<<<<
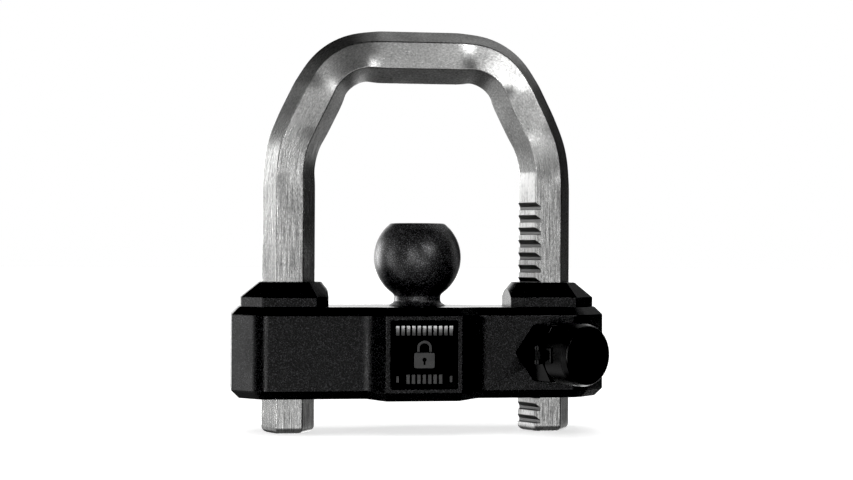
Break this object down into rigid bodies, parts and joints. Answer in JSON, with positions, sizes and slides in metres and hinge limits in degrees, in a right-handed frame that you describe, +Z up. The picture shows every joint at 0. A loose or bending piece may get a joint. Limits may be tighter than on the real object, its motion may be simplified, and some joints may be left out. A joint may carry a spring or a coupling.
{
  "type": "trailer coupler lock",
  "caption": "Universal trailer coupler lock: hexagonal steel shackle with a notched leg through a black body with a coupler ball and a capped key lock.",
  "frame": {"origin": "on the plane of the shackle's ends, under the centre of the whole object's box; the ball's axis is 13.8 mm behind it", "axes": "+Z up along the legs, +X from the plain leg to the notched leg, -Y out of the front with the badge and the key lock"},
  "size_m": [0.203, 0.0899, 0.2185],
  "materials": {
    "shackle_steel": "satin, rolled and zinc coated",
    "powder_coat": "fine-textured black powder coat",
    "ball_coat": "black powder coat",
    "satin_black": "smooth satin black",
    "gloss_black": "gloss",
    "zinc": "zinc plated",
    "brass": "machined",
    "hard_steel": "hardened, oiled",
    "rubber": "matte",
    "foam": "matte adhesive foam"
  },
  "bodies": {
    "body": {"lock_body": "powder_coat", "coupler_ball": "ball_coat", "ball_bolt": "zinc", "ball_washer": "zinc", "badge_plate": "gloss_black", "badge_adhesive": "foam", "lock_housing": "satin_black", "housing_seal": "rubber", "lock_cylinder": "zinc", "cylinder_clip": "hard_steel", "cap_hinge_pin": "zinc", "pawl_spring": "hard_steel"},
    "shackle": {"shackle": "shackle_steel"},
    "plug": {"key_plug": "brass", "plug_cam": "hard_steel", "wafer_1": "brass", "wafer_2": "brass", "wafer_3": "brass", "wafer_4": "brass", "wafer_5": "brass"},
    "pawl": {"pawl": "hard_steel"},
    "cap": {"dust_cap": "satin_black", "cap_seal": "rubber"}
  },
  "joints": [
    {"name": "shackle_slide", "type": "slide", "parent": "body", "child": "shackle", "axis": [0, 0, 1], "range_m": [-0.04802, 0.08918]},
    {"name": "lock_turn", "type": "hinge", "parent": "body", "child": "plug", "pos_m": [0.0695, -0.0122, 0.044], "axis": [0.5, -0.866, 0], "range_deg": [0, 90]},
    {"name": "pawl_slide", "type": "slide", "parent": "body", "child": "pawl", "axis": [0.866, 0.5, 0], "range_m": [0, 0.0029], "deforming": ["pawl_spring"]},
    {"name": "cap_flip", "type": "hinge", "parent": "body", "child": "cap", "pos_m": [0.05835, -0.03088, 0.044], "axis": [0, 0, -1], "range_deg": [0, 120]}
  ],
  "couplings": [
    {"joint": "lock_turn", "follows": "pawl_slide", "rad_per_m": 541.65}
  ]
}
>>>>
* Set problem: Your answer should be a single number: the count of lines in the material above that contain "bodies".

* Answer below: 2